Monday Movie Theater Review: Love, Loss, and What I Wore

Love, Loss, and What I Wore
An intimate collection of stories by Nora & Delia Ephron
10/10

Love, Loss, and What I Wore is presented as a theatrical reading: Five chairs in a line on the stage, with lecterns in front of them. Oh, geez, I thought, I’m seeing this? I’m not even seeing a play? I needn’t have worried. The show is presented with a rotating cast of 28, and every cast, as far as I can see, is stellar. We saw Carol Kane, Jayne Houdyshell, Fran Drescher, Didi Conn, and Natasha Lyonne.

Stories, anecdotes, and characters are presented through the context of clothing and accessories. We open with Gingy (Carol Kane), who decided during (an illness? insomnia?) to sketch outfits she remembered. As she showed each outfit, she reminisced. From Brownie uniforms to bridal dresses, Gingy told her life through clothing. None of the other characters stay on-stage past individual tales, so that all five are voicing many women, but every woman’s memories are intertwined with what she wore.

We left feeling like we had shared in a full range of woman’s lives.

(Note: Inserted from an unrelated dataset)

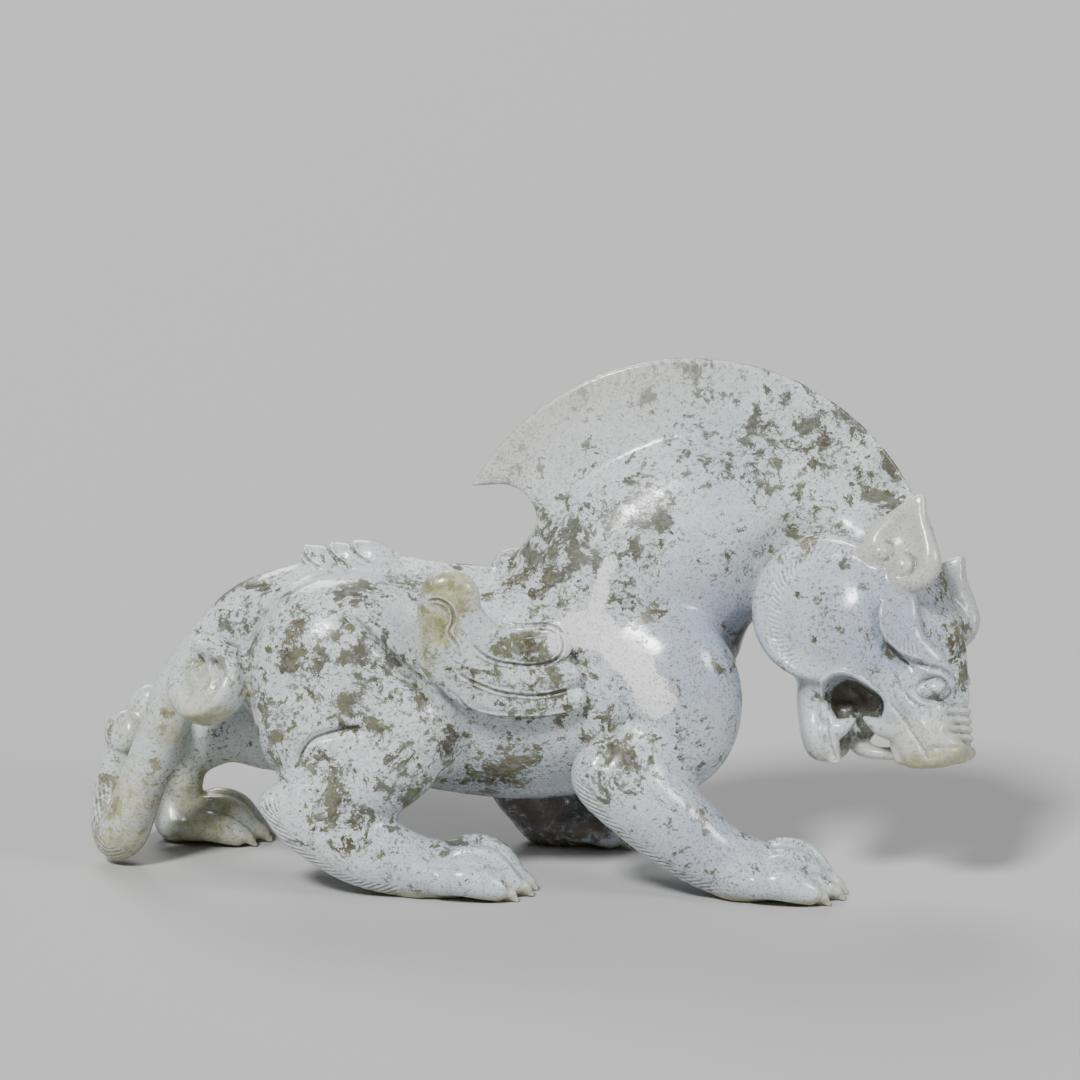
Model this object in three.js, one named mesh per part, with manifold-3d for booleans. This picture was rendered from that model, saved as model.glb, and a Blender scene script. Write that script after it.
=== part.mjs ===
// A prowling mythical beast carved from one block of jade, standing on its four paws.
//
// The carving is described as a carver thinks of it: rounded masses, limbs swept along
// centrelines, and cuts, each with its real size. Their distances blend into one field,
// marching cubes turns the field into a closed mesh, the mesh is simplified to facets,
// and a plane at the ground gives the paws their flat soles.
//
// Millimetres, +Z up, +X towards the head, -Y the beast's right side, with the head
// bowed and turned to that side. The origin is on the ground, under the middle.
import * as THREE from 'three';
import { edgeTable, triTable } from 'three/addons/objects/MarchingCubes.js';
import Module from 'manifold-3d';

// Driving dimensions
const CELL = 0.8;              // edge of the grid cells that the surface is drawn from
const FACETS = 9400;           // triangles kept on the finished solid
const BLEND = 5;               // soft join of the large masses of the body
const LIMB_BLEND = 3;          // soft join of the legs to the body
const FINE_BLEND = 1;          // soft join of carved details
const CENTRE_SHIFT = [-1.197, -0.156, 0]; // moves the solid so that the origin is under its middle

const CREST_CENTRE = [33.5, 56.2];  // x and z of the circle that the crest's rim follows
const CREST_RADIUS = 51;
const CREST_RIM = 1.2;         // half thickness of the crest at its rim
const CREST_ROOT = 3.0;        // half thickness where it leaves the neck
const NOTCH_CENTRE = [-5.4, 73.7];  // the round notch under the crest's rear tip
const NOTCH_RADIUS = 7.6;

// Head frame: a point is [down the muzzle, out of the forehead, to the right cheek]
const POLL = new THREE.Vector3(83.6, -5.5, 67);
const MUZZLE = new THREE.Vector3(0.201, -0.402, -0.894);
const BROW = new THREE.Vector3(0.932, -0.202, 0.3);
const CHEEK = new THREE.Vector3().crossVectors(MUZZLE, BROW).normalize();

// The field of the carving: a list of forms, each with its reach and its distance

const WORLD = [new THREE.Vector3(1, 0, 0), new THREE.Vector3(0, 1, 0), new THREE.Vector3(0, 0, 1)];
const HEAD = [MUZZLE, BROW, CHEEK];
const forms = [];

function headPoint([a, b, c]) {
  return POLL.clone().addScaledVector(MUZZLE, a).addScaledVector(BROW, b).addScaledVector(CHEEK, c);
}

// A quick distance to an ellipse or ellipsoid from its two scaled lengths
function roundDistance(k0, k1, least) {
  return k1 < 1e-9 ? -least : (k0 * (k0 - 1)) / k1;
}

function addForm(low, high, distance, { blend = FINE_BLEND, cut = false } = {}) {
  const margin = blend + CELL;
  forms.push({
    low: low.map((x) => x - margin),
    high: high.map((x) => x + margin),
    distance,
    blend,
    cut,
  });
}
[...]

Houdyshell even presented a character who has just never related to or remembered clothing. Only one item of clothing ever stuck in her mind, and yet that item moved us to tears.

I don’t do the “sisterhood” thing very well. I don’t find myself on board with a lot of what passes for sharing women’s experience or women’s empowerment. As often as not, I feel marginalized by it. But here, honestly, I felt so connected to other women, to being a woman, to sharing womanhood through the vehicle of this text and these performers.

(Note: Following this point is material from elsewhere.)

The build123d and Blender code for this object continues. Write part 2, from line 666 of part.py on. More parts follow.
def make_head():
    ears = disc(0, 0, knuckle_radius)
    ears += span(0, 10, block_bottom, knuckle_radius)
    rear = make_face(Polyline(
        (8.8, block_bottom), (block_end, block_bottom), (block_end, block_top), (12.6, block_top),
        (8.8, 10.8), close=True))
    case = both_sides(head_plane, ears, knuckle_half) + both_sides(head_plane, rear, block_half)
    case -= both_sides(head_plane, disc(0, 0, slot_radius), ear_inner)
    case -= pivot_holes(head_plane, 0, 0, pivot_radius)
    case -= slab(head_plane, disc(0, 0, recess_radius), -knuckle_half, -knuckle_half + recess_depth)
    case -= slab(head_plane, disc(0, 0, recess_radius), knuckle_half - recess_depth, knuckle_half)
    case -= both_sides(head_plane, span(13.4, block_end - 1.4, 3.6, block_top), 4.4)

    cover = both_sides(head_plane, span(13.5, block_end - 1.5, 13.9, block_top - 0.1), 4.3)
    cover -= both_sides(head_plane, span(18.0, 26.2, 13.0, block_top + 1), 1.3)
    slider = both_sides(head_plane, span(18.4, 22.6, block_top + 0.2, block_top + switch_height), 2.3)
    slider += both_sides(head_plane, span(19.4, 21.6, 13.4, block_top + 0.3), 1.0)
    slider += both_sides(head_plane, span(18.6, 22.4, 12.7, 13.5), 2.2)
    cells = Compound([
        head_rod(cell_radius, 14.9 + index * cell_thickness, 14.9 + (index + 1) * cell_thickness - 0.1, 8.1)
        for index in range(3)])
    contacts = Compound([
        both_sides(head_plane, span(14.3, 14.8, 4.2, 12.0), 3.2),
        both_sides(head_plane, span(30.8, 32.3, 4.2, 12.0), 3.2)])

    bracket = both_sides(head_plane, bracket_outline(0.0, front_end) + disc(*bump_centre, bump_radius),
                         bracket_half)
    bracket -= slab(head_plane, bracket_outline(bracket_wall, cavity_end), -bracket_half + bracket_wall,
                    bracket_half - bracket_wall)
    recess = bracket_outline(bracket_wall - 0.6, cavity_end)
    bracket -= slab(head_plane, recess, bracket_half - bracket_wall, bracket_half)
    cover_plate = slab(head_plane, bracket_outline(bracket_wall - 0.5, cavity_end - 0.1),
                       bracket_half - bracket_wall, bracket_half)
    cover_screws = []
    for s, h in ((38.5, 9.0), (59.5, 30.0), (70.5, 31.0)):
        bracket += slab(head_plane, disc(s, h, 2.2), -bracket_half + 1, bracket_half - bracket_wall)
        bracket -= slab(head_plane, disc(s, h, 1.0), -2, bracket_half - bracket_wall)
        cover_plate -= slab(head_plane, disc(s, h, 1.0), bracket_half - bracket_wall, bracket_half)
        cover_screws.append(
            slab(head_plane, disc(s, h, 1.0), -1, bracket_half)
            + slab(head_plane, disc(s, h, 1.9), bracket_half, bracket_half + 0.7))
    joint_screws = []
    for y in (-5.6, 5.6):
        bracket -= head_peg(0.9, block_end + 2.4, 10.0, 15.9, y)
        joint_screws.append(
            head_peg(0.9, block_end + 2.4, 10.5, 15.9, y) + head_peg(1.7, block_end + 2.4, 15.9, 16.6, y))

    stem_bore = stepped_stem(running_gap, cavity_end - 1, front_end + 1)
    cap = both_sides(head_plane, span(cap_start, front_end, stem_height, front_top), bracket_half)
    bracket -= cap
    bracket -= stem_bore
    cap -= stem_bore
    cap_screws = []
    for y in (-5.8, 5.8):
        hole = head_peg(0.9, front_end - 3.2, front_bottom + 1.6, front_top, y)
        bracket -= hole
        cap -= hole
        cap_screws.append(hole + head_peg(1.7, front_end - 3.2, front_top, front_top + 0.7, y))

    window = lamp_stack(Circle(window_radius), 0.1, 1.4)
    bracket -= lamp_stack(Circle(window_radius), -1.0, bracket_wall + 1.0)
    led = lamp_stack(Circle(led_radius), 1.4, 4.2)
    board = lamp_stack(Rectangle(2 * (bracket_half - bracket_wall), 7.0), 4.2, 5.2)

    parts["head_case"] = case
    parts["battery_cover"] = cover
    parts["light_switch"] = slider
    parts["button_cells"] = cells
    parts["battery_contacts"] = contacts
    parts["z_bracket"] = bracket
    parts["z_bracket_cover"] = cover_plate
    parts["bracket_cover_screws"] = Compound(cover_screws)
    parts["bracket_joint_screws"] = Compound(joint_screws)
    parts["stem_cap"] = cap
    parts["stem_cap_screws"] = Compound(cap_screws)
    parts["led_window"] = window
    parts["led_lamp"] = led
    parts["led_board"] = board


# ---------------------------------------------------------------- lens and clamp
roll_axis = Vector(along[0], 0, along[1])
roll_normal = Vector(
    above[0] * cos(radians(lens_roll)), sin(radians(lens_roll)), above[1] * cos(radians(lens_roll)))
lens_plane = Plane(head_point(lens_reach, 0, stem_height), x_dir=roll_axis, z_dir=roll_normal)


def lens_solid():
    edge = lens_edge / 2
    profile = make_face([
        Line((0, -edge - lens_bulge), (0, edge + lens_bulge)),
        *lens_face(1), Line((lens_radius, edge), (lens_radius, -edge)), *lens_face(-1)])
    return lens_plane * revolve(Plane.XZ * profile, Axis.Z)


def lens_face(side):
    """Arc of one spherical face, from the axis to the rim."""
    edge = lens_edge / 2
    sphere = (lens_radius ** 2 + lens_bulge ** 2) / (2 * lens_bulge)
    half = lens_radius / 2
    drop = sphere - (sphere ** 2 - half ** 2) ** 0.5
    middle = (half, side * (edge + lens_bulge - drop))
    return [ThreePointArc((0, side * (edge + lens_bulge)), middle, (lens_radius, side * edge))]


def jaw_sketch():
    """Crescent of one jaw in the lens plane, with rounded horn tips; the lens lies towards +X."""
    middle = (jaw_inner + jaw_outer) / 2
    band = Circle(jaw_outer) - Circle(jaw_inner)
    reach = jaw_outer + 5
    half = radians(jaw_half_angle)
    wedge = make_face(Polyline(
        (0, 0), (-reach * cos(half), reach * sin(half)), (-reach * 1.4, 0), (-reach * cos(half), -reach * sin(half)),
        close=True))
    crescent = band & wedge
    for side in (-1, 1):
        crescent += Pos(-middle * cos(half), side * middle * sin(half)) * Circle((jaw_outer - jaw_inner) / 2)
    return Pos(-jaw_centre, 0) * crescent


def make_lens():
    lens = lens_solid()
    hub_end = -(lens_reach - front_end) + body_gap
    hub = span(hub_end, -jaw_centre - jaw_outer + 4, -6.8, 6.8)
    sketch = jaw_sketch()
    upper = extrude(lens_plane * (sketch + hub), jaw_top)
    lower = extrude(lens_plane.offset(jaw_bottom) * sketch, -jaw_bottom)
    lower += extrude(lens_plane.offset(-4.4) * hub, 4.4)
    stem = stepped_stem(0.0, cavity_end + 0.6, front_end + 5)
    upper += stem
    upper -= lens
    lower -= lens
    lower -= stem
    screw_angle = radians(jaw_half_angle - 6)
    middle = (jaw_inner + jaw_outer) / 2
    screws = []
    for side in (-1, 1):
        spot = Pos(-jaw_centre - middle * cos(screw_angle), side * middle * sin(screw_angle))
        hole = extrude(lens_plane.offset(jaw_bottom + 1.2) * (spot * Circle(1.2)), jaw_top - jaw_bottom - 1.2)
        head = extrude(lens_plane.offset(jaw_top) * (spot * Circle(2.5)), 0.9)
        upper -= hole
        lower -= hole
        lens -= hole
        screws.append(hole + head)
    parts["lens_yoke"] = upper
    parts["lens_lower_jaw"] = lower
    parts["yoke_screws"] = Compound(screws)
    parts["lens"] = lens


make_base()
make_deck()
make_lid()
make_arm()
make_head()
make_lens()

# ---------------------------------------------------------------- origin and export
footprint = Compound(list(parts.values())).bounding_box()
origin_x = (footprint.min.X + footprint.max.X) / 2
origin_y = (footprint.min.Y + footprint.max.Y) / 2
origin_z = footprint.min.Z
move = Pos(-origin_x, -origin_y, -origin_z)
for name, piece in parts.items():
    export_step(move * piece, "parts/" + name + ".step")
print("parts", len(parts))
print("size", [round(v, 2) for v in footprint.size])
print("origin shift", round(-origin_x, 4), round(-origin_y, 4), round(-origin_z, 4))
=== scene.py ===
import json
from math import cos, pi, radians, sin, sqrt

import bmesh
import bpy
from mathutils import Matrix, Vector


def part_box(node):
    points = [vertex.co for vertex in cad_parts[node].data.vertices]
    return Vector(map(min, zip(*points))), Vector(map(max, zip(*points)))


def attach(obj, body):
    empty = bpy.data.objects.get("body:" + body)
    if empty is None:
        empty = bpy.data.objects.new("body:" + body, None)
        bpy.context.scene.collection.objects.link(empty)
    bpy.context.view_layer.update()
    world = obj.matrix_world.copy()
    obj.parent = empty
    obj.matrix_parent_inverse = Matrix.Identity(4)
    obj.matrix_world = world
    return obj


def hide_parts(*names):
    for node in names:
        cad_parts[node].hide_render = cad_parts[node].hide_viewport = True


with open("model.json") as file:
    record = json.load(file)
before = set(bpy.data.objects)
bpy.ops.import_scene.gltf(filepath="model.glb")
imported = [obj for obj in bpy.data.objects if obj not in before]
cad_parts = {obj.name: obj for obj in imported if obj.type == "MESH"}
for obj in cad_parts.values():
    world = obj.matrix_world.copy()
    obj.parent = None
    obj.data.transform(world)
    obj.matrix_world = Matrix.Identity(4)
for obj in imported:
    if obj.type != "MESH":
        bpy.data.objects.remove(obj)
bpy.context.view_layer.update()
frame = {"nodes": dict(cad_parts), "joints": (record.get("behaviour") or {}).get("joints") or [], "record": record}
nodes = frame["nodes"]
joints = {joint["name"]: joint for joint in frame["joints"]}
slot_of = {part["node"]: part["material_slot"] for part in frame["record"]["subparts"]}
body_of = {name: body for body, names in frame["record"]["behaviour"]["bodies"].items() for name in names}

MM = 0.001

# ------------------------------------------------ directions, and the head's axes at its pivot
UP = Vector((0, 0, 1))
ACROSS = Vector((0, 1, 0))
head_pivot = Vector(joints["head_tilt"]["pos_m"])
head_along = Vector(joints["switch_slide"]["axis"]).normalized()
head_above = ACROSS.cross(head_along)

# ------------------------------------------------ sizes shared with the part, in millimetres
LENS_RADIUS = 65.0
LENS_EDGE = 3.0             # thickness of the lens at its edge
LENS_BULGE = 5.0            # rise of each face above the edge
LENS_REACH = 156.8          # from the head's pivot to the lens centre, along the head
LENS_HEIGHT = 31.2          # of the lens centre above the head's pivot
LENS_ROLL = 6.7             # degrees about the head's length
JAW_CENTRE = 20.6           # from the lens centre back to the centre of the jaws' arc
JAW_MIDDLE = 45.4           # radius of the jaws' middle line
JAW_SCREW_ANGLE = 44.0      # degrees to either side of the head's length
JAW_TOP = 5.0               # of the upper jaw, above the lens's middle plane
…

Mostly we laughed. We laughed a lot, and loudly, and sometimes we spontaneously applauded, but yes, there were tears. These were stories about loving black, and hating your purse, and wrangling with your mother over what you’re going to wear, and buying a bra in anticipation of breast reconstruction, and maternity dresses, and prom dresses, and these are women who love and hate their mothers, their bodies, their men, and their lives. Unsurprisingly, these women skew heavily towards Jewish New Yorkers like the Ephrons, but characters portrayed also include a lesbian and a Latina, and in the joys and laughter are also stories of rape, the loss of a child, the loss of a parent, and really bad therapy.

Much more laughter than tears, though. I have a bad laugh. I have a series of bad laughs: Snorts and barks and squeaks and guffaws that burst forth from me at inappropriate moments, and the theater audience got to share every one of them. And I shared theirs.

Fran Drescher kind of stole the show. Everyone was great, but the revelations were Drescher and Lyonne, both of whom had more raw performance power than I could ever have anticipated. Drescher owned. Drescher cracked the other women up so they momentarily lost their places. What a pleasure!

So, on I go to Amazon to buy the original book upon which this show is based, and if I find a text of the play I’ll buy that too, because I want to experience these stories over and over. While wearing black.